さらに血液のように情報をプロセス間で流すためのプロジェクトがあります。1つは標準SBOMのデファクトの一角となる「SPDX」(Software Package Data eXchange)で、近々に脆弱性情報のフィールドを拡張したv3.0がリリースされる予定です。もう1つは「cycloneDX」で、これも標準SBOMのデファクト規格の1つです。本プロジェクトはOWASP(Qpen Web Application Security Project)が主導し、脆弱性情報の記述が強いという特徴があります。

そのほか、脆弱性情報フォーマットを標準化する「OpenVEX」(Open Vulnerability EXchange)や、署名と署名検証のための「sigstore」もあります。これは出力されたSBOMや証跡の上布が書き換えられないようにするツールを開発するものです。最大の特徴は、開発者が手軽に使えるように、鍵の管理や複雑な手順の排除を目指していることです。

最後の「修正・適用する」という工程では「Alpha-Omega」というOSSセキュリティを強化する大きなプロジェクトがあります。 これは最も重要なOSSプロジェクトを特定し、脆弱性分析とテスト、改善を行う「Alphaプロジェクト」と、脆弱性検知・セキュリティ分析の自動化ツールを開発する「Omegaプロジェクト」という2つの方向で進んでおり、MicrosoftやGoogleが資金とエンジニアを支援しています。

さらに前出のOpenSSFのプロジェクトもあります。業界横断的なコミュニティとして、サプライチェーン・セキュリティの主導的な活動をしており、21のプレミアムメンバー、70の一般メンバー、17のアソシエイトメンバーで構成されています。日本では5社がメンバーとなっており、当社サイバートラストもそのうちの1社として活動中です。当社は、OpenSSFに参加する意義が「Public Good」にあると考えています。これは「OSSセキュリティは共有財産であり、公共利益のために取り組むべき対象と信じる」ということです。

サイバートラストの取り組み

最後にサイバートラストの取り組みについて紹介します。当社は、認証・セキュリティ、IoT、Linux/OSSという3本柱で事業を展開しています。セキュリティとOSSは、当社にとってのDNAであり、これらのシナジーでIoT事業を進めているところです。

IoT事業では、組込み/IoT向けのディストリビューション「EMLinux」を提供しており、製品ライフサイクル全体でセキュアな状態を継続的に保てるようにサブスク形態で各種サポートを実施しています(http://www.cybertrust.co.jp/iot/emlinux.html)。

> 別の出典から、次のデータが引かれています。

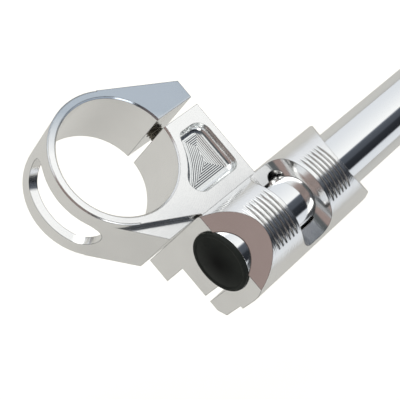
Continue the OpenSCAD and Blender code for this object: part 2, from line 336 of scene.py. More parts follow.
@dataclass(frozen=True)
class MachinedAluminium:
    """Billet aluminium as it comes from the mill, with light cutter marks.

    Places are in millimetres of the part's frame. The relief and the widths along edges are in
    metres, and the marks' heights are multiples of the relief.
    """

    light: Colour = (0.985, 0.98, 0.965)
    dull: Colour = (0.95, 0.945, 0.93)
    # Painted reflection on the ear's level face, cooler and darker
    painted_reflection_blue: Colour = (0.40, 0.46, 0.53)
    # Painted shade, for thin lines beside sharp edges and along the cutter's steps
    painted_shade_line: Colour = (0.13, 0.13, 0.12)
    # Painted shade in the pocket, darker and cooler
    pocket_shade: Colour = (0.74, 0.78, 0.77)
    roughness: float = 0.18
    grain_rough: float = 0.02
    cloud_rough: float = 0.03
    cloud_scale: float = 0.09
    cloud_span: Span = (0.35, 0.65)
    grain_scale: float = 1.6
    relief: float = 0.000012
    relief_share: float = 0.35
    # Edges are rounded a little, and a thin line of painted shade lies beside them
    edge_round: float = 0.00018
    edge_shade_width: float = 0.00045
    edge_shade_share: float = 0.85
    # Painted reflection: the ear's level face turns cooler and darker outward. Slant of the change,
    # its run, and how far it goes
    level_normal: float = 0.7
    ear_slant: float = 0.6
    ear_span: Span = (1.0, 18.0)
    ear_side: Span = (0.5, 3.0)
    ear_share: float = 0.9
    # The pocket's sides: radius from the fork's axis, greatest x, least and greatest y. Then the
    # least x that counts as pocket, the room left round it, its fillet, and the share of its painted
    # shade
    pocket: tuple[float, float, float, float] = (23.7, 34.4, -25.9, -5.4)
    pocket_from: float = 15.0
    pocket_edge: float = 0.4
    pocket_fillet: float = 2.7
    pocket_shade_share: float = 0.35
    # Places along z: the top face, the rim under it, just over the pocket's floor, and below it
    top: float = 14.0
    rim: float = 0.05
    pocket_floor: float = 10.9
    under_floor: float = 8.0
    # The cutter's steps on the pocket's floor: spacing, height, and how dark the painted shade lines
    # along them are
    step: float = 0.68
    step_height: float = 5.0
    step_span: Span = (0.2, 0.9)
    step_shade: float = 0.8
    # Fine marks elsewhere: radians for each millimetre, and height
    layer_rate: float = 17.0
    layer_height: float = 0.2
    sweep_rate: float = 9.0
    sweep_height: float = 0.1
    grain_height: float = 0.18
    # Turned lines on the clamp's round top: rate, height, waver, and how far their faces may lean
    turned_rate: float = 8.0
    turned_height: float = 4.0
    waver_scale: float = 0.5
    waver: float = 5.0
    turned_lean: float = 0.3
    turned_above: float = 0.1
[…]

もう1つ代表的なサービスとして「SIOTP」(Secure IoT Platform)があります。信頼性を保証するための「RoT」(Root of Trust)のサービスを用意しています。組込み機器・デバイスに鍵や証明書といった秘匿情報を安全に保管し、さらに更新手段を届けることで、コード署名検証を行います。ソフトウェアの真正性を担保できるため、サプライチェーン・セキュリティに大きな役割を果たせます。

このほか、脆弱性通知とパッチ情報を提供する「Vigiles」というサービスもあります。これはIoTに特化し、SBOMの生成・出力が可能で、それを基に脆弱性データベースを検索して、ソフトウェアに含まれる脆弱性を管理できるものです。このように当社では組込み系のサプライチェーン全体にわたり、セキュアな環境を常に維持するためのソリューションを取り揃えています。

サイバートラストの組込みソリューション。お客様のライフサイクルを通じて、常にセキュアな環境を維持できるような支援を行っている。

もちろん当社は、OSSコミュニティのユーザーとコントリビューターとして、OSSセキュリティをリードするOpenSSFへ積極的に参画を続け、セキュアなソフトウェアとサプライチェーンの実現に貢献していく所存です。

OSSコミュニティの一員としてのサイバートラストの役割と使命。OSSセキュリティの中心的役割を担うOpenSSFへの積極的な参画をコミットし、セキュアなソフトウェアとサプライチェーンの実現に貢献。